What the company also achieves, says Bender, is “sharing with everyone at McDonald’s that rules are important and everyone is accountable for their decisions, behaviours or actions. No-one is above ethics – the code of conduct – and all will be held accountable. It really keeps the brand standards elevated for all to see and be proud of.”
And there are parallels to be seen within industry organisations such as FCSI, too, says Bender. “FCSI works to grow our society by having members that understand what professionalism is and exhibiting professionalism in our conduct and business. Restaurant brands will see that an industry giant like McDonald’s and its directors, will take action when warranted. This showcases that the brand and company is important and stronger than anyone one person. It should ripple throughout the industry and reinforce values and having a better understanding of what ethics really means.”
Learning the lessons
In turn then, what lessons are there for other brands from this situation? “If a brand is going to expose their values to the public and ask the public to believe in their seriousness about those standards, this type of action is essential,” says Malody.
“What I admire is that no one is judging or demeaning Mr. Easterbrook’s actions from a moralistic stance. McDonald’s is simply saying, ‘We stand behind our values’. In a time where it seems to many of us that leaders are getting away with murder, this action on the part of any brand is essential for remaining trustworthy and reputable.”
Massenbach concurs. “Any brand is just as strong as their values. But they have to go for it with no compromise. Values are the backbone of each relationship. Anybody should be able to insist on these guidelines, no matter what the position or role they hold on,” she says.

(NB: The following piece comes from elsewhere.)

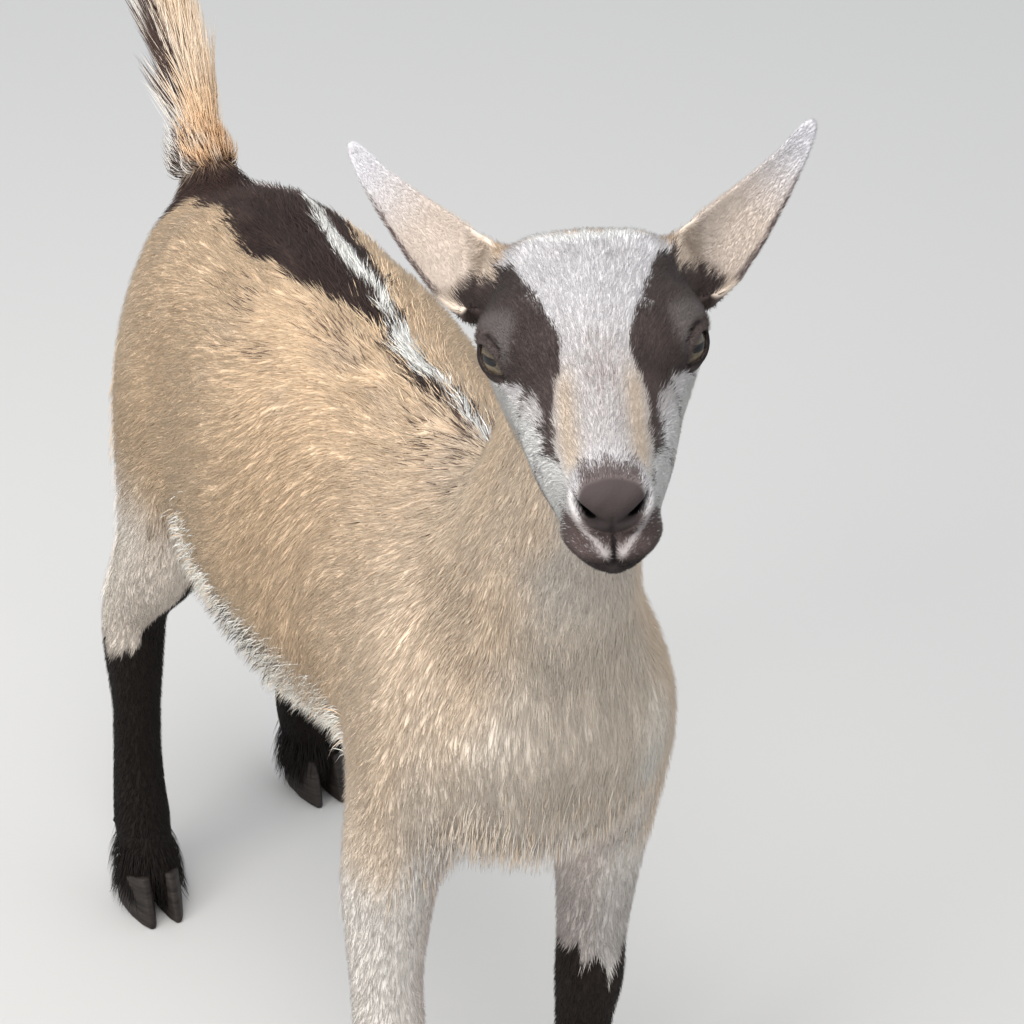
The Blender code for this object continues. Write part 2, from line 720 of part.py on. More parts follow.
def lock(root, outward, lie, fall, length, width, thickness, sink, into):
    """A lock that leaves its sunk root along the lie and bends over to fall at its tip."""
    lie = (lie - outward * lie.dot(outward)).normalized()
    start = root - outward * sink - lie * (0.12 * length)
    bow = root + lie * (0.45 * length) + outward * (0.10 * length)
    tip = root + fall.normalized() * length
    side = outward.cross(lie).normalized()
    bm = bmesh.new()
    rings = []
    for t, wide, thick in ((0.0, 0.80, 1.0), (0.42, 1.0, 0.9), (0.80, 0.72, 0.7)):
        at = start * (1 - t) ** 2 + bow * (2 * t * (1 - t)) + tip * t**2
        way = ((bow - start) * (1 - t) + (tip - bow) * t).normalized()
        across = side * (wide * width / 2)
        high = way.cross(side).normalized() * (thick * thickness / 2)
        rings.append([bm.verts.new(p) for p in (at + across, at + high, at - across, at - high)])
    point = bm.verts.new(tip)
    for low, high in pairwise(rings):
        for i in range(4):
            j = (i + 1) % 4
            bm.faces.new((low[i], low[j], high[j], high[i]))
    for i in range(4):
        bm.faces.new((rings[-1][i], rings[-1][(i + 1) % 4], point))
    bm.faces.new(rings[0][::-1])
    bmesh.ops.recalc_face_normals(bm, faces=bm.faces)
    bmesh.ops.triangulate(bm, faces=bm.faces)
    return object_from(bm, "lock", into)


def tail_locks(into, rng):
    """Rings of locks up the tail, longest on its underside, and a brush at its end."""
    forward = (Vector((0, -1, 0)) - TAIL_LEAN * -TAIL_LEAN.y).normalized()
    across = TAIL_LEAN.cross(forward)
    core = np.array(TAIL_CORE)
    made = []
    for ring, share in enumerate(np.linspace(0.23, 0.74, 4)):
        for k in range(6):
            a = math.tau * (k + 0.5 * (ring % 2) + rng.uniform(-0.15, 0.15)) / 6
            outward = forward * math.cos(a) + across * math.sin(a)
            radius = float(np.interp(share, core[:, 0], core[:, 1]))
            root = tail_at(share) + outward * radius * 0.9
            under = 0.5 - 0.5 * math.cos(a)
            length = (0.056 + 0.014 * under) * rng.uniform(0.9, 1.1)
            fall = TAIL_LEAN + outward * rng.uniform(0.06, 0.22)
            made.append(lock(
                root, outward, TAIL_LEAN + outward * 0.5 + across * rng.uniform(-0.2, 0.2), fall,
                length, 0.027 * rng.uniform(0.9, 1.1), 0.0060, 0.7 * radius, into,
            ))
    return made


def surface_under(thing, start, way):
    """Where a line from start meets thing, and the way that its surface faces there."""
    hit, at, normal, _ = thing.ray_cast(start, way)
    if not hit:
        raise ValueError(f"no surface of {thing.name} from {start}")
    return at, normal


def torso_locks(torso, into, rng):
    """The fringe of the belly, the longer hair on the spine and brisket, and the breeches."""
    places = []
    for side in (1, -1):
        for x, first in ((0.077, 0.068), (0.048, 0.080)):
            for y in np.arange(first, 0.258, 0.024):
                places.append(((side * x, y, 0.20), (0, 0, 1), (side * 0.10, 0.9, -0.3),
                               (side * 0.05, 0.80, -0.58), 0.044, 0.030, 0.0050))
        for z in (0.400, 0.432, 0.464):
            places.append(((side * 0.046, 0.60, z), (0, -1, 0), (side * 0.1, 0.2, -1),
                           (side * 0.05, 0.22, -0.97), 0.044, 0.028, 0.0050))
    for row, x in enumerate((-0.008, 0.008)):
        for y in np.arange(0.030 + 0.015 * row, 0.365, 0.030):
            lean = 0.25 * (2 * row - 1) + rng.uniform(-0.10, 0.10)
            places.append(((x, y, 0.70), (0, 0, -1), (lean, 1, 0), (lean, 1, 0.07),
                           0.050, 0.018, 0.0050))
    for x in np.arange(-0.036, 0.040, 0.018):
        places.append(((x, -0.070, 0.20), (0, 0, 1), (0, 0.9, -0.3), (0, 0.80, -0.60),
                       0.036, 0.026, 0.0050))
    made = []
    for start, way, lie, fall, length, width, thickness in places:
        root, outward = surface_under(torso, Vector(start), Vector(way))
        size = rng.uniform(0.85, 1.15)
        swerve = Vector((rng.uniform(-0.18, 0.18), rng.uniform(-0.12, 0.12), 0))
        made.append(lock(root, outward, Vector(lie) + swerve, Vector(fall) + swerve,
                         length * size, width * rng.uniform(0.9, 1.1), thickness, 0.009, into))
    return made


COATS = {
    # start of a node's name: colour, roughness
    "torso": ((0.55, 0.40, 0.26), 0.85),
    "neck": ((0.66, 0.55, 0.42), 0.85),
    "head": ((0.58, 0.54, 0.50), 0.80),
    "ear": ((0.62, 0.50, 0.40), 0.80),
    "tail": ((0.58, 0.44, 0.32), 0.90),
    "leg_front": ((0.60, 0.52, 0.44), 0.85),
    "leg_hind": ((0.09, 0.07, 0.06), 0.85),
    "eye": ((0.42, 0.37, 0.18), 0.10),
    "claw": ((0.07, 0.06, 0.055), 0.50),
    "dewclaw": ((0.09, 0.075, 0.065), 0.55),
}


def give_materials(nodes):
    made = {start: material(start, *look) for start, look in COATS.items()}
    for name, thing in nodes.items():
        start = next(s for s in COATS if name.startswith(s))
        thing.data.materials.clear()
        thing.data.materials.append(made[start])


def centre_on_floor(nodes):
    """Moves every node so that the middle of the goat's box is over the origin."""
    corners = np.array([
        thing.matrix_world @ Vector(corner) for thing in nodes.values() for corner in thing.bound_box
    ])
    low, high = corners.min(axis=0), corners.max(axis=0)
    middle = Matrix.Translation((-(low[0] + high[0]) / 2, -(low[1] + high[1]) / 2, -low[2]))
    for thing in nodes.values():
        thing.data.transform(middle)


def build():
    clear_scene()
    goat = collection("young_alpine_goat")
    work = collection("work", shown=False)

    trunk = [loft("trunk", trunk_rows(), (0, 0, 1), work, rings=40)]
    trunk.append(egg("crop", (0, -0.090, 0.474), (0.056, 0.046, 0.066), work, turn=(-25, 0, 0)))
    neck = [loft("neck_form", neck_rows(), (0, 1, 0.6), work, rings=26)]
    legs = []
    for side in (1, -1):
        legs.append(loft("foreleg", leg_rows("front", side), (0, -1, 0), work, rings=60, sides=20))
        legs.append(loft("hindleg", leg_rows("hind", side), (0, -1, 0), work, rings=60, sides=20))
        legs.append(loft("hock", hock_rows(side), (0, -1, 0), work, rings=14, sides=14))
    tail = [loft("tail_form", tail_rows(), (0, -1, 0.5), work, rings=22, sides=16)]
    skull = head_pieces(work)

    body = melt("body", trunk + neck + legs + tail + skull, BODY_VOXEL, 8, on_trunk, 4300, work)
    head = melt("head_form", neck + skull, HEAD_VOXEL, 7, on_brow, 2600, work)
    discard(trunk + neck + legs + tail + skull)

    # Thin cuts part the body into the pieces that a person would name.
    size = HEAD_LENGTH / HEAD_DRAWN
    throat_at = head_frame() @ Vector((0, 0.063, -0.043))
    throat_way = head_frame().to_3x3() @ Vector((0, 0.90, -0.43))
    cuts = [
        disc("cut_neck", (-0.012, -0.094, 0.558), (-0.08, -0.50, 0.86), 0.105, work),
        disc("cut_throat", throat_at, throat_way, 0.075 * size, work),
        disc("cut_tail", TAIL_ROOT + TAIL_LEAN * 0.036, TAIL_LEAN, 0.045, work),
    ]
    for side in (1, -1):
        elbow = stood("front", side, 0.075, -0.033, 0.325)
        stifle = stood("hind", side, 0.066, 0.362, 0.338)
        cuts.append(disc("cut_fore", elbow, (side * -0.59, 0, 0.81), 0.057, work))
        cuts.append(disc("cut_hind", stifle, (side * -0.30, -0.34, 0.89), 0.086, work))
    boolean(body, cuts, "CUT")
    seeds = {
        "torso": (0, 0.20, 0.55),
        "neck": (-0.02, -0.06, 0.60),
        "tail": (0, 0.50, 0.68),
    }
    for end, mid_cannon in (("front", (0.068, -0.035, 0.118)), ("hind", (0.066, 0.420, 0.105))):
        for side, word in ((1, "left"), (-1, "right")):
            seeds[f"leg_{end}_{word}"] = stood(end, side, *mid_cannon)
    nodes = part_from(body, seeds, goat)
    rng = np.random.default_rng(LOCK_SEED)
    boolean(nodes["tail"], tail_locks(work, rng), "UNION")
    boolean(nodes["torso"], torso_locks(nodes["torso"], work, rng), "UNION")

    boolean(head, [disc("cut_throat", throat_at, throat_way, 0.075 * size, work)], "CUT")
    nodes |= part_from(head, {"head": head_frame() @ Vector((0, -0.1, -0.02))}, goat)
    head = nodes["head"]
    plain_head = grown(head, GAP, work)
    for side, word in ((1, "left"), (-1, "right")):
        ear = ear_surface(side, goat)
        nodes[ear.name] = boolean(ear, [copy_of(plain_head, "clear_of_head", work)], "DIFFERENCE")
    discard([plain_head])
    lids, openings = [], []
    for side, word in ((1, "left"), (-1, "right")):
        at = head_frame() @ mirrored(EYE_AT, side)
        lids.append(ball("lid", at, EYE_R + LID, work))
        openings.append(lid_opening("opening", side, work))
        openings.append(ball("socket", at, EYE_R + GAP, work))
        nodes[f"eye_{word}"] = ball(f"eye_{word}", at, EYE_R, goat)
    cuts = face_cuts(head, work)
    boolean(head, lids, "UNION")
    boolean(head, openings + cuts, "DIFFERENCE")

    for end in ("front", "hind"):
        for side, word in ((1, "left"), (-1, "right")):
            leg = nodes[f"leg_{end}_{word}"]
            foot = foot_of(end, side)
            boolean(leg, [coronet_block(foot, False, work)], "DIFFERENCE")
            for out, where in ((side, "outer"), (-side, "inner")):
                name = f"claw_{end}_{word}_{where}"
                nodes[name] = claw(name, foot, out, goat)
                name = f"dewclaw_{end}_{word}_{where}"
                nodes[name] = dewclaw(name, foot, out, goat, leg)
    give_materials(nodes)
    centre_on_floor(nodes)


build()
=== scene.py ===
# A young alpine goat, hornless, standing, as a life-size model: skin, coat, eyes and hooves.
# Metres. The goat faces -Y, its left side is +X, and it stands on z = 0.

import math
from collections import namedtuple

import bmesh
import bpy
import numpy as np
import openvdb
from mathutils import Euler, Matrix, Vector


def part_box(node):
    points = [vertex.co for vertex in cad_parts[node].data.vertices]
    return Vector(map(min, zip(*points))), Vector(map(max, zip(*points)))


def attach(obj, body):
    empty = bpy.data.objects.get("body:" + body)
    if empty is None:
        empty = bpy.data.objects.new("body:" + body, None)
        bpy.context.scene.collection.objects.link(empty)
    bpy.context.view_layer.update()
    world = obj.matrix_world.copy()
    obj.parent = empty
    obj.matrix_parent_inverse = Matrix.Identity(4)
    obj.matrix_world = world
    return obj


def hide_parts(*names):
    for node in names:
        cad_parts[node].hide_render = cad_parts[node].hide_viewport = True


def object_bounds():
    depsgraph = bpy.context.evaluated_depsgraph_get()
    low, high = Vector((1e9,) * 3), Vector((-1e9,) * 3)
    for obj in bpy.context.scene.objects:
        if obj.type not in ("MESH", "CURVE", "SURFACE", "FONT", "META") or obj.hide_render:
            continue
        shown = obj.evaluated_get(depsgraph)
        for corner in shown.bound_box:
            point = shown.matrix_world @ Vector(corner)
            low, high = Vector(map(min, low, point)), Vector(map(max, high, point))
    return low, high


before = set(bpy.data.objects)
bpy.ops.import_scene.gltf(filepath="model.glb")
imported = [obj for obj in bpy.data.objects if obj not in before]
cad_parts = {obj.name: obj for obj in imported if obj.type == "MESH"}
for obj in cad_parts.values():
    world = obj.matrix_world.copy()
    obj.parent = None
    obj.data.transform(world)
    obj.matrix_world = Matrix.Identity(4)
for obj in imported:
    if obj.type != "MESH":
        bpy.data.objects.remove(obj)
solids_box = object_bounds()

# The view
# The goat is seen from in front of it, on its right and above, through a long lens.
# The camera is placed from the point between the eyes, which it looks a little past.


def middle(node):
    """The middle of a node's box."""
    low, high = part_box(node)
    return (low + high) / 2


between_eyes = (middle("eye_left") + middle("eye_right")) / 2
CAMERA_FROM_EYES = Vector((-0.568, -0.996, 0.560))
VIEW_YAW, VIEW_PITCH, VIEW_ROLL = math.radians(28.1), math.radians(29.5), math.radians(3.8)
LENS, SENSOR = 98.4, 36.0

ahead = Vector((
    math.sin(VIEW_YAW) * math.cos(VIEW_PITCH),
    math.cos(VIEW_YAW) * math.cos(VIEW_PITCH),
    -math.sin(VIEW_PITCH),
))
level = ahead.cross(Vector((0, 0, 1))).normalized()
upward = level.cross(ahead)
up = upward * math.cos(VIEW_ROLL) - level * math.sin(VIEW_ROLL)
right = upward * math.sin(VIEW_ROLL) + level * math.cos(VIEW_ROLL)
turn = Matrix((right, up, -ahead)).transposed().to_4x4()

camera = bpy.data.objects.new("camera", bpy.data.cameras.new("camera"))
bpy.context.scene.collection.objects.link(camera)
camera.data.lens = LENS
camera.data.sensor_width = SENSOR
camera.matrix_world = Matrix.Translation(between_eyes + CAMERA_FROM_EYES) @ turn
bpy.context.scene.camera = camera
bpy.context.scene.view_settings.view_transform = "Standard"

# The floor and the light
# A plain pale studio floor, lit by a wide soft box overhead, a fill from the front
# and a pale sky all round, as on a bright day with thin cloud.

FLOOR_HALF = 9.0
PALE_FLOOR = (0.52, 0.51, 0.495)


def linked(name, mesh):
    """A new object in the scene, made from a mesh."""
    thing = bpy.data.objects.new(name, mesh)
    bpy.context.scene.collection.objects.link(thing)
    return thing


floor_mesh = bpy.data.meshes.new("floor")
h = FLOOR_HALF
floor_mesh.from_pydata([(-h, -h, 0), (h, -h, 0), (h, h, 0), (-h, h, 0)], [], [(0, 1, 2, 3)])
floor = linked("floor", floor_mesh)
floor_paint = bpy.data.materials.new("floor_paint")
floor_paint.use_nodes = True
floor_shader = floor_paint.node_tree.nodes["Principled BSDF"]
floor_shader.inputs["Base Color"].default_value = (*PALE_FLOOR, 1)
floor_shader.inputs["Roughness"].default_value = 0.8
floor.data.materials.append(floor_paint)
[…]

Main agrees. “Front load any and all proactive steps associated with everything associated with morals, integrity, values, sexual harassment and any aspect of the female employee universe. It’s only going to get worse for all foodservice operations, big and small, in the US. Liability carriers are scrambling to re-quote all these policies,” he says.
Executing the plan
Easterbrook was replaced by Chris Kempczinski (pictured) as McDonald’s president and chief executive officer with immediate effect. Joe Erlinger, most recently president of international operated markets, was appointed president of McDonald’s USA, effective immediately. In his new role, Erlinger will be responsible for the business operations of approximately 14,000 McDonald’s restaurants in the United States, reporting to Kempczinski.

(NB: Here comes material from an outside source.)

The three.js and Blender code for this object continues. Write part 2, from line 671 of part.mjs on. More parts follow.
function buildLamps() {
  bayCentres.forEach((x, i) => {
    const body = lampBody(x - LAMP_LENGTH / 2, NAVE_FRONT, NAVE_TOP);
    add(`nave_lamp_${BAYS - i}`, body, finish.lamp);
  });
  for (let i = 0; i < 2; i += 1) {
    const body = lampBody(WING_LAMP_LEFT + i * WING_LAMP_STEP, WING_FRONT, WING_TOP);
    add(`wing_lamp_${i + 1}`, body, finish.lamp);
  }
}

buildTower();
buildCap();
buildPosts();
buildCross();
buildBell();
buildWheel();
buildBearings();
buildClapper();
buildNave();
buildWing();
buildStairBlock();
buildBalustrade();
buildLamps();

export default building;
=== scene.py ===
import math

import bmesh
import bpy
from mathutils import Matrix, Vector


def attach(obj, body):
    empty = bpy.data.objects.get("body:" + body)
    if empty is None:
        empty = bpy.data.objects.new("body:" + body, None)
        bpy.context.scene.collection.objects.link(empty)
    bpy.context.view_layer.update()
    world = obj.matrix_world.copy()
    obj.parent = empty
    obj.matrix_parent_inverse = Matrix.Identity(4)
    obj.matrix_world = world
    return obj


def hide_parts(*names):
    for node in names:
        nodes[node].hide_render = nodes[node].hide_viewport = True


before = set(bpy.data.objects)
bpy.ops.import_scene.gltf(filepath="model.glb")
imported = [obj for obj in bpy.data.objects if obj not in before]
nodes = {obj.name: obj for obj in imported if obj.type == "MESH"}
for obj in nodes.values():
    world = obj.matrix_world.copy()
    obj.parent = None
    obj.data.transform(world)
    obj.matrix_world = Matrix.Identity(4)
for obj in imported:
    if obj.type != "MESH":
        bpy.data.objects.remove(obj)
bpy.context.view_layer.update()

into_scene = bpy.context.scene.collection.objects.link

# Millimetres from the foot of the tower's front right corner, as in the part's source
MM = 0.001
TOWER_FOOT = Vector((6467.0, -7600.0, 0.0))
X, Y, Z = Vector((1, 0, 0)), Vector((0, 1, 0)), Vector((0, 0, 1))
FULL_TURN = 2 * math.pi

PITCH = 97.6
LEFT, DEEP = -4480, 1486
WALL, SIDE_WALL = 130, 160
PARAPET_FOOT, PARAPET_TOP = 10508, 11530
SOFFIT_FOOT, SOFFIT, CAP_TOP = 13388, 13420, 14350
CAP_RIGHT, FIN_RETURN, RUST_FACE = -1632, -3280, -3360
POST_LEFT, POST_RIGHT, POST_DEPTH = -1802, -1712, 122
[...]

Before Easterbrook left the business, one of his last major tasks was to announce a strong third quarter performance for the company on 22 October, as “broad-based momentum continued” with McDonald’s 17th consecutive quarter of global comparable sales growth. Consolidated revenues increased $61.2 million or 1% (3% in constant currencies) to $5.4bn.
“Globally, our customers are rewarding our commitment of running better restaurants and executing our Velocity Growth Plan by visiting more often,” Easterbrook said at the time.
In taking decisive action and changing its leadership, McDonald’s – not always a company that attracts the kind of headlines it would like to – has seemingly moved swiftly to also execute its ethics plan, which has to be applauded.